SAM will use sophisticated dialogue system techniques in order to allow the consumption of media content with the minimum amount of distraction. Interacting with two screens leaves little room for additional cognitive activity and the dialogue interface to be implemented will be designed to require no more than that. Additionally, the user will be able to maximize efficiency and brevity of the interactions with the system for example by avoiding to type text or bypassing menu hierarchies.

Thus, dialogue systems will be an integral aspect of SAM both functionally and conceptually.

State of the Art Analysis

Commercial systems


The state of the art in dialogue systems is arguably best represented by Siri, supplied with the Apple iPhone 4S and later models. Siri offers speech-based dialogue interaction with several apps and services, using high quality server-based speech recognition tolerant for variation in how user utterances are formulated, intelligent back-end integration with services, and relatively sophisticated dialogue management mechanisms such as context-dependent interpretation of user utterances. For example, a request for a taxi will be interpreted as a request for a taxi from the current location of the user to the user's home.

While an impressive step forward for commercial speech-based interfaces, almost all interactions with Siri require the user to look at the screen on several occasions. For example, after asking for a restaurant nearby, the system presents a list of restaurants on the screen. However, the list is not presented using speech, so the user must look at the screen and click on one of the alternatives to proceed in the dialogue. This is not so much a design flaw as a consequence of the fact that Siri is designed for a user using both voice, eyes and hands to interact with the system.

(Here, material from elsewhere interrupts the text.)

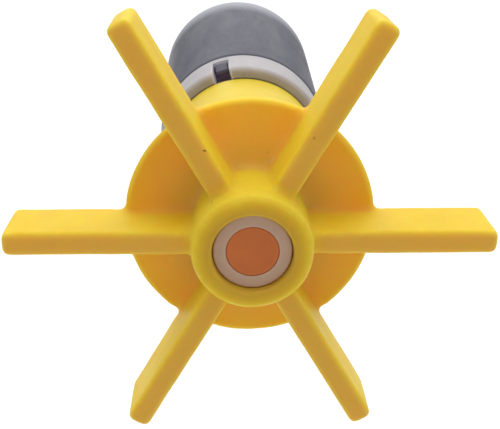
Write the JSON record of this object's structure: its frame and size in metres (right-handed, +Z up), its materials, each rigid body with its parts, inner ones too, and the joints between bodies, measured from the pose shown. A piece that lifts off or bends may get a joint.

Furthermore, Siri is lacking some basic dialogue behaviours that humans frequently depend on when interacting with other humans. As an example, if the user interrupts a task with another task (as one might well need to do e.g. to ask for a gas station while in the process of selecting what music to listen to), the first task is forgotten and any progress made there is lost, forcing the user to start again on the first task. Furthermore, if exposed to some information that does not explicitly state the associated task (e.g. "7 o'clock"), Siri tends to jump to conclusions about what the user wants the system to do with this information, rather than asking the user for a clarification. In effect, this forces the user to be more explicit when formulating utterances for Siri, which may result in a more distracting interaction.

Android-based systems

The Google Now/Google Search system distributed with Android was originally limited to voice search but has recently been extended with the possibility of making calls and accessing other non-search features. It is in many respects similar to Siri, but is less compentent in terms of dialogue behaviours. Spoken interaction is used in conjunction with GUI/haptic interaction, and most interaction follow the pattern of an initial voice command and subsequent GUI/haptic interaction.

Samsung S Voice distributed with Samsung handsets is another variation on the same theme, with the screen displaying the spoken dialogue so far, until an external application (such as the music player) is launched and regular GUI/haptic interaction takes over.

Hound is a recent mobile-based Android VUI (although an iOS version has been announced), whose primary benefits over e.g. Siri are (1) faster interaction and (2) the ability to handle more complex queries. At the time of writing, Hound is only available in Beta version and only in the United States. Regarding dialogue behaviours (beyond interaction speed and query complexity) and multimodality, Hound appears comparable to other systems on the market.


Another recent mobile-based VUI, Microsoft's Cortana, is widely regarded as a response to Apple's Siri, with which it shares many properties. With regards to dialogue behaviours, it is less competent than Siri but more competent than Google Now. In terms of multimodality, it offers similar solutions to other systems on the market.

Problem with existing commercial systems

One thing that all the systems mentioned above is that their interaction models are based on the assumption that the user is able to use voice, eyes and hands to interact with the system. In a second screen scenario, this is clearly undesirable insofar as the user prefers keeping their visual attention on the first screen. It would be preferable with a system which could interact with the user without requiring visual attention, but only their voice and (optionally) hands.

Research systems

A wide range of research systems have been built, with implementations ranging from very basic systems to full-fledged applications. Many different types of dialogues and architectures have been explored, ranging from simple state-based systems for information collection to advanced negotiation systems based on general mechanisms such as planning, plan recognition and inference. Over the last decade, research has moved from symbol processing methods of classical AI and concentrated on developing statistical methods for dialogue management, but success has been limited. It may be noted that no existing commercial systems use statistical dialogue management. Another active area of research has been speech-based multimodal interaction, often in an in-vehicle setting.


Notable standards in the area of dialogue systems include VoiceXML (for dial-up services and form-filling dialogues), SCXML (an emerging standard for dialogue processing) and HTML5 (for web-based multimodal interaction).


  1. M. H. Cohen, J. P. Giangola, and J. Balogh, Voice user interface design. Addison-Wesley Professional, 2004.